In contrast, sandy soils need wider bases to spread load evenly.
7. Key Standards and Compliance
These standards ensure compatibility and consistent quality among suppliers.
For instance, ASTM A123 and GB/T 13912-2002 specify nearly equivalent zinc thickness ranges.
| Standard | Scope | Region / Organization |
|---|---|---|
| ASTM A123 | Zinc coating on steel | USA |
| GB/T 13912-2002 | Hot-dip galvanizing | China |
| ISO 1461 | General galvanization spec | International |
| EN 40 | Lighting column design | Europe |
| AWS D1.1 | Welding standard | Global |
Unlike ISO 1461, which focuses on coating durability, EN 40 emphasizes design strength and load testing — both critical for public lighting infrastructure.
8. How to Choose the Right Pole for Your Project
Choosing the correct pole height depends on road width, luminaire power, and terrain.
If the road width is under 10 m, a 6–8 m pole provides good light uniformity.

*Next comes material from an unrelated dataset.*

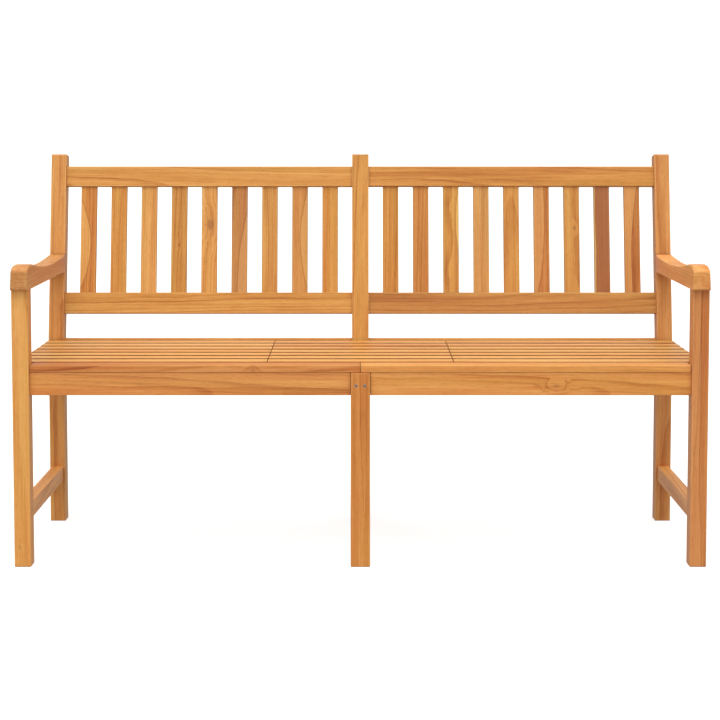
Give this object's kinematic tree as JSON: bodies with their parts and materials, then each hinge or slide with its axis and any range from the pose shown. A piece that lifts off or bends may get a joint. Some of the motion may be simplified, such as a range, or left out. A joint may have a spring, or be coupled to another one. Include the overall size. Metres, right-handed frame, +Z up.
{
  "type": "garden bench with lift-up table",
  "caption": "Slatted hardwood garden bench with armrests and a reclined slatted back; the middle of the seat lifts up and forward on folding leg frames to make a table.",
  "frame": {"origin": "on the ground, at the middle of the bench's footprint", "axes": "+Z up, +X along the bench to the right seen from the front, +Y from the front to the back"},
  "size_m": [1.5, 0.5988, 0.8852],
  "materials": {
    "frame_teak": "oiled, fine sanded, straight grain along each board",
    "slat_teak": "oiled, fine sanded, grain along each slat, colour varies from slat to slat",
    "under_teak": "planed, lightly oiled",
    "dowel_wood": "raw",
    "stainless": "satin"
  },
  "bodies": {
    "bench_frame": {"left_front_leg": "frame_teak", "right_front_leg": "frame_teak", "middle_front_leg": "frame_teak", "left_rear_post": "frame_teak", "right_rear_post": "frame_teak", "middle_rear_post": "frame_teak", "left_armrest": "frame_teak", "right_armrest": "frame_teak", "left_stretcher": "frame_teak", "right_stretcher": "frame_teak", "left_side_rail": "under_teak", "right_side_rail": "under_teak", "middle_seat_rail": "under_teak", "left_front_apron": "frame_teak", "right_front_apron": "frame_teak", "left_rear_rail": "frame_teak", "right_rear_rail": "frame_teak", "left_top_rail": "frame_teak", "right_top_rail": "frame_teak", "left_lower_rail": "frame_teak", "right_lower_rail": "frame_teak", "left_back_slats": "slat_teak", "right_back_slats": "slat_teak", "left_seat_slats": "slat_teak", "right_seat_slats": "slat_teak", "left_front_slat": "slat_teak", "right_front_slat": "slat_teak", "left_bearer": "under_teak", "right_bearer": "under_teak", "pivot_rod": "stainless", "rod_nuts": "stainless", "rod_collars": "stainless", "base_bolts": "stainless", "base_nuts": "stainless", "base_spacers": "stainless", "stop_blocks": "under_teak", "stop_screws": "stainless", "centre_leg_screws": "stainless", "frame_bolts": "stainless", "barrel_nuts": "stainless", "frame_dowels": "dowel_wood", "arm_dowels": "dowel_wood", "bearer_dowels": "dowel_wood", "seat_slat_screws": "stainless", "front_slat_screws": "stainless"},
    "front_link_frame": {"left_front_link": "under_teak", "right_front_link": "under_teak", "front_crossbar": "under_teak", "front_bar_screws": "stainless"},
    "rear_link_frame": {"left_rear_link": "under_teak", "right_rear_link": "under_teak", "rear_crossbar": "under_teak", "rear_bar_screws": "stainless"},
    "table": {"table_slats": "slat_teak", "left_table_batten": "under_teak", "right_table_batten": "under_teak", "front_table_bolts": "stainless", "rear_table_bolts": "stainless", "table_washers": "stainless", "table_slat_screws": "stainless"}
  },
  "joints": [
    {"name": "table_lift", "type": "hinge", "parent": "bench_frame", "child": "front_link_frame", "pos_m": [0, -0.18337, 0.388], "axis": [1, 0, 0], "range_deg": [0, 88]},
    {"name": "rear_link_swing", "type": "hinge", "parent": "bench_frame", "child": "rear_link_frame", "pos_m": [0, -0.04337, 0.388], "axis": [1, 0, 0], "range_deg": [0, 88]},
    {"name": "table_level", "type": "hinge", "parent": "front_link_frame", "child": "table", "pos_m": [0, 0.00511, 0.412], "axis": [1, 0, 0], "range_deg": [-88, 0]}
  ],
  "couplings": [
    {"joint": "rear_link_swing", "follows": "table_lift", "ratio": 1},
    {"joint": "table_level", "follows": "table_lift", "ratio": -1}
  ]
}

For main roads or intersections, 10–12 m poles are common.
| Factor | Recommendation |
|---|---|
| Road width < 10 m | 6–8 m pole |
| 10–15 m width | 8–10 m pole |
| Highways | 10–15 m pole |
| Windy/coastal | Q345B / Q355 steel |
| Decorative zones | Add powder coating |
When budgeting, it’s wiser to invest in stronger steel grades rather than thicker coatings — the latter wears down faster under sand or salt exposure.
From experience, the best value-for-longevity balance is Q345B steel with 80–100 µm zinc.
Engineers Often Ask
Q: What is the standard galvanization thickness?
A: 80–100 µm hot-dip zinc coating (ASTM A123 / GB/T 13912).
Q: How often should galvanization be inspected?
A: Every 3–5 years, depending on humidity and proximity to the coast.
Q: What pole size suits LED street lights?
A: For a 12 m wide road, around a 10 m conical pole works well, balancing illumination and cost.
Q: What’s the most durable combination?
A: Q355 steel + hot-dip zinc + powder topcoat — ideal for high-humidity regions.
Conclusion
In the end, a well-chosen galvanized pole isn’t just about steel and zinc — it’s about keeping streets safe and bright for decades.
Field data from East African cities shows that proper galvanization can halve maintenance costs and extend service life beyond 25 years.